Prompt:
Check every line below for the string "this", and copy the lines that contain it.
** Start of Collected material **
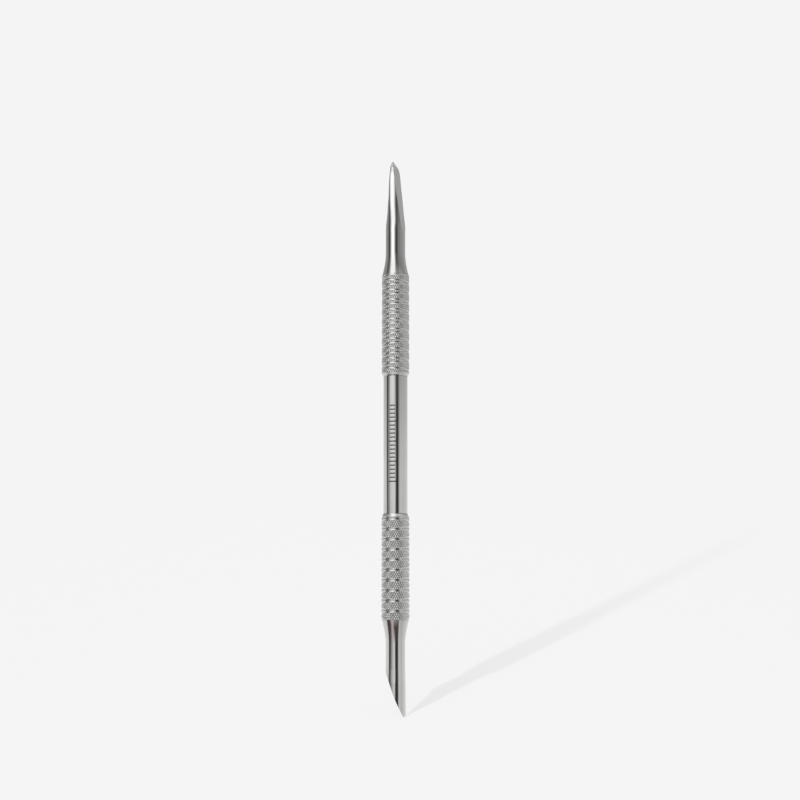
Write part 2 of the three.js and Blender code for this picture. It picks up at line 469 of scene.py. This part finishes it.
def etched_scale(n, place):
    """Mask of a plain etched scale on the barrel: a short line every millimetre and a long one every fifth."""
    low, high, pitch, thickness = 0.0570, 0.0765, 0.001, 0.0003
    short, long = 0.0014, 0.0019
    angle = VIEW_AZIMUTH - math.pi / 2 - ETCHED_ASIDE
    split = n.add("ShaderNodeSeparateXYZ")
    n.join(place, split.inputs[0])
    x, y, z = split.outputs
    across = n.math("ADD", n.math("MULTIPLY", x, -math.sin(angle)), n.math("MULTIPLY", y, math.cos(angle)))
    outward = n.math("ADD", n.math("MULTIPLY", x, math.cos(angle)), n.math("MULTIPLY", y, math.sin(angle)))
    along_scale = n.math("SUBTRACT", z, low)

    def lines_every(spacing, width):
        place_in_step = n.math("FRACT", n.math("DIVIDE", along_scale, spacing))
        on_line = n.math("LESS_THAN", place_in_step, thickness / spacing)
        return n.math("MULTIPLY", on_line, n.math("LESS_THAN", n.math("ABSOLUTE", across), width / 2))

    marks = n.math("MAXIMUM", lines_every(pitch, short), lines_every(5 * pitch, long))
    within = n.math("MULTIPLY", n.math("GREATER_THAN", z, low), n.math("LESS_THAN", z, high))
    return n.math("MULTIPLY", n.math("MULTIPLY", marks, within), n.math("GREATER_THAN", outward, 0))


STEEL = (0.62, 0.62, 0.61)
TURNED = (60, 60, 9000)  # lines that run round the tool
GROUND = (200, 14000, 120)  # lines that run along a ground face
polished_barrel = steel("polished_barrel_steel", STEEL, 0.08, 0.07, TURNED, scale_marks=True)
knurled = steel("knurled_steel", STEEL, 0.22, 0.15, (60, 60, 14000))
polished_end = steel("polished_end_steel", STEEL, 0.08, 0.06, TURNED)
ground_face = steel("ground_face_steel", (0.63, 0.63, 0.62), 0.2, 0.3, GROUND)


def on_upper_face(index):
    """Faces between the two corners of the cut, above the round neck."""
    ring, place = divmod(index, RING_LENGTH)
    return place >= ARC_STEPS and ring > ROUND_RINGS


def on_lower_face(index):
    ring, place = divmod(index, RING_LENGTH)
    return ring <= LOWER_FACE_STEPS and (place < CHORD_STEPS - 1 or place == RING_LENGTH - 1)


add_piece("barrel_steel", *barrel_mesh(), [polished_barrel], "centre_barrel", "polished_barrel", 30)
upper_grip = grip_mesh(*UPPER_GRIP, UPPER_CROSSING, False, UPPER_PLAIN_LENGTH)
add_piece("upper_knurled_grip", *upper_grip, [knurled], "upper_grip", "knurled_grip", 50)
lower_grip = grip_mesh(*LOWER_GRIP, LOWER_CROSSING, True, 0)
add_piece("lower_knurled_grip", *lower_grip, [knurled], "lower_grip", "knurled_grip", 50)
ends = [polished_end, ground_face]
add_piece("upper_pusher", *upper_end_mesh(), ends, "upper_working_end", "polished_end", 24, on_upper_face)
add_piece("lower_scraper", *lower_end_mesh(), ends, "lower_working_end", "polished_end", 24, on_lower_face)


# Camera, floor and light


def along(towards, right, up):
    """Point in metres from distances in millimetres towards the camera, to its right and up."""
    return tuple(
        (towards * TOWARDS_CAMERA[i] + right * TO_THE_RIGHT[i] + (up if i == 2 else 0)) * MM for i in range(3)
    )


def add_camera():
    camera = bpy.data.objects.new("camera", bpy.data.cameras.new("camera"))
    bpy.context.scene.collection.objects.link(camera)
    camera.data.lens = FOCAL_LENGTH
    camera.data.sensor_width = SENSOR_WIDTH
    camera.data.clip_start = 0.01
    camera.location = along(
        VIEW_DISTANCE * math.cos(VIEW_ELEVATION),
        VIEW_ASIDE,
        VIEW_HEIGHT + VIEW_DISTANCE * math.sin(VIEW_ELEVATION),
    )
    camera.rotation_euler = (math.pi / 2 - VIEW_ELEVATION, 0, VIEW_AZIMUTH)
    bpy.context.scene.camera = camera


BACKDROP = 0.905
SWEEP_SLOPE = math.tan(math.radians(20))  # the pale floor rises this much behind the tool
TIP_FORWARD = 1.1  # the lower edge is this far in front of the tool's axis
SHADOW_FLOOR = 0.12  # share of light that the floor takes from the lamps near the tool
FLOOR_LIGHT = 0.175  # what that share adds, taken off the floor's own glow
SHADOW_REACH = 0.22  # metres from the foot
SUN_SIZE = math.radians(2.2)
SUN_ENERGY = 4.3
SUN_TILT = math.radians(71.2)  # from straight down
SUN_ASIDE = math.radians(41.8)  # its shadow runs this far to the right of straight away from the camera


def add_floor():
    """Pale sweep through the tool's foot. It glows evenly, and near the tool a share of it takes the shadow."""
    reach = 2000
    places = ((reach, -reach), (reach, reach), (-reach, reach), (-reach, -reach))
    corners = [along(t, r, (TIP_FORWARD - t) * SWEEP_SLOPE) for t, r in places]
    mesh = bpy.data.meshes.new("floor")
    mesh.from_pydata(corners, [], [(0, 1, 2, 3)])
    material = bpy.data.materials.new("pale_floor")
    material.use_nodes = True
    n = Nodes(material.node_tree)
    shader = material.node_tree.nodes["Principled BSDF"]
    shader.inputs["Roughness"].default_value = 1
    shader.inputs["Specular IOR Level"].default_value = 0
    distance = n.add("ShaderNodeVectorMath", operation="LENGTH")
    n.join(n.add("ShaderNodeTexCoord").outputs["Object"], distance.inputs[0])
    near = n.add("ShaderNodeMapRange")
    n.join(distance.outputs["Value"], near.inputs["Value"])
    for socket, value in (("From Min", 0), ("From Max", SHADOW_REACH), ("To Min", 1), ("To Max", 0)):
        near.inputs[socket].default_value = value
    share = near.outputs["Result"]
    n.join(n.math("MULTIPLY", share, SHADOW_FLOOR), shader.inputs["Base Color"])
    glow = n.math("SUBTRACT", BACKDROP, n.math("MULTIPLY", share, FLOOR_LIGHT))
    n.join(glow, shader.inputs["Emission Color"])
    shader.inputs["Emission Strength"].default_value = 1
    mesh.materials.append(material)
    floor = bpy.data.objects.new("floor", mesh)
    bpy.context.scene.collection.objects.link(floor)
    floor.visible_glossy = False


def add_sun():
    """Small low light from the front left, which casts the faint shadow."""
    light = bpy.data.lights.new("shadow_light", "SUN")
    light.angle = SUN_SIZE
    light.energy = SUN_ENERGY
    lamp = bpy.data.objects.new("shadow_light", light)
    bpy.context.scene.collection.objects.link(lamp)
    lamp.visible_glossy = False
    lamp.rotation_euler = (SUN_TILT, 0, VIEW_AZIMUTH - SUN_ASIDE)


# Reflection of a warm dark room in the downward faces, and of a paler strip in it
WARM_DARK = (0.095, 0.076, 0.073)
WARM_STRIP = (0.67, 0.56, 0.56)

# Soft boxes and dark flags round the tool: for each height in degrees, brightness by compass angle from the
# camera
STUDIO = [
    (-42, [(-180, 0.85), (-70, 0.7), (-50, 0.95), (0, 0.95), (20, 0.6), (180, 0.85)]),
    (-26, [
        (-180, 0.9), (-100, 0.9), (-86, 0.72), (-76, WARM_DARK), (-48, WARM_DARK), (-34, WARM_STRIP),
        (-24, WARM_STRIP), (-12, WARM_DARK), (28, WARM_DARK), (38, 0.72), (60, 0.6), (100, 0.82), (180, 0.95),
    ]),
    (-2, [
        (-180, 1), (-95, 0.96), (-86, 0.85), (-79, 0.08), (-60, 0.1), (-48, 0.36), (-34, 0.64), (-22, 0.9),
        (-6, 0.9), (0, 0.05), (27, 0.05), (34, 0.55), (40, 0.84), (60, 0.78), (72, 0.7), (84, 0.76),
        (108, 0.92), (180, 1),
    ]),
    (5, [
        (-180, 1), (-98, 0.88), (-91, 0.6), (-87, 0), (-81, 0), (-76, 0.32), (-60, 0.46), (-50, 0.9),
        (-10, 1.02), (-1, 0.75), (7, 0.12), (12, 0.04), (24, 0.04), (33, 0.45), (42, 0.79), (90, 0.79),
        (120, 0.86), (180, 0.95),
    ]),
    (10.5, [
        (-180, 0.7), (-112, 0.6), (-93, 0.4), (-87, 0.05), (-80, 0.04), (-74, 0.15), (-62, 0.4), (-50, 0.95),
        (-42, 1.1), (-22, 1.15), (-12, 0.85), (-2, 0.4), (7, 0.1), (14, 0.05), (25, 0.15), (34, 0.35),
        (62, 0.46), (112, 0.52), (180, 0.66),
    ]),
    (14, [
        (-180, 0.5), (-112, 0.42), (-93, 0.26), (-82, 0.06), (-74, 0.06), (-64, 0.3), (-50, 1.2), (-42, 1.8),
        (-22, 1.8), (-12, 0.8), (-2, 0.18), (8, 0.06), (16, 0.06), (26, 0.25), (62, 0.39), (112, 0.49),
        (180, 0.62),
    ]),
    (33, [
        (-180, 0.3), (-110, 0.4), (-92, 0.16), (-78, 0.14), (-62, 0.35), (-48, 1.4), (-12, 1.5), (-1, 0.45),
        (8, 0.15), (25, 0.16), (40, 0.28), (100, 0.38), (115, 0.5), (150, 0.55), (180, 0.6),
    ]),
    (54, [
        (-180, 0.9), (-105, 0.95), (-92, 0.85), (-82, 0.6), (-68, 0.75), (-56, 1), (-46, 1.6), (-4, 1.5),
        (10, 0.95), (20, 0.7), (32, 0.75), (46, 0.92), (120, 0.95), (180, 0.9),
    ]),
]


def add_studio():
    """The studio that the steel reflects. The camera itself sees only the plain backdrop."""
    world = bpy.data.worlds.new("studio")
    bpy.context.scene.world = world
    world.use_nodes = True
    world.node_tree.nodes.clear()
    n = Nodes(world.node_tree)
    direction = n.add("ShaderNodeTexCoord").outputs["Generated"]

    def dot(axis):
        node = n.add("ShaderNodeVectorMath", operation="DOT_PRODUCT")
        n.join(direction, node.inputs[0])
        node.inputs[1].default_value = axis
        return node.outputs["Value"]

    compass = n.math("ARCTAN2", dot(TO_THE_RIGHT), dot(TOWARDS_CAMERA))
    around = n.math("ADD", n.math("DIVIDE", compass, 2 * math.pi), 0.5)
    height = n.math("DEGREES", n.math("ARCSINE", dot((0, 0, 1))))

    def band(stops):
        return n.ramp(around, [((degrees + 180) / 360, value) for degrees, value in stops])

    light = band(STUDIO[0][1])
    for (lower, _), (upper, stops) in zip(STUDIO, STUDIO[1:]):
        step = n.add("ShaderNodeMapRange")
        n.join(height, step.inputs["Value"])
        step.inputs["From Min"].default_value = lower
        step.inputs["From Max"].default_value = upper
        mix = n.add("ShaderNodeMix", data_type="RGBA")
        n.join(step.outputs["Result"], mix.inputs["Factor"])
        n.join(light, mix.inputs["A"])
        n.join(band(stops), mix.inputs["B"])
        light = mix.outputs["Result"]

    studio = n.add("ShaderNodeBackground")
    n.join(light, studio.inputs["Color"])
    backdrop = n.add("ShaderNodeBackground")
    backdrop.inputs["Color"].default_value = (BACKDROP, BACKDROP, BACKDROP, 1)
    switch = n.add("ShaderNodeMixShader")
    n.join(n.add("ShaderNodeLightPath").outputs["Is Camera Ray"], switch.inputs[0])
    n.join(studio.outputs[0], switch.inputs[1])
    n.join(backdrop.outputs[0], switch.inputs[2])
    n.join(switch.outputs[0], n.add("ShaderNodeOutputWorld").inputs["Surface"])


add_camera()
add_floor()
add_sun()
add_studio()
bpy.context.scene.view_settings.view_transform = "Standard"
** End of Collected material **
Reply to the exercise:
Write part 2 of the three.js and Blender code for this picture. It picks up at line 469 of scene.py. This part finishes it.
SWEEP_SLOPE = math.tan(math.radians(20))  # the pale floor rises this much behind the tool
TIP_FORWARD = 1.1  # the lower edge is this far in front of the tool's axis
SUN_ASIDE = math.radians(41.8)  # its shadow runs this far to the right of straight away from the camera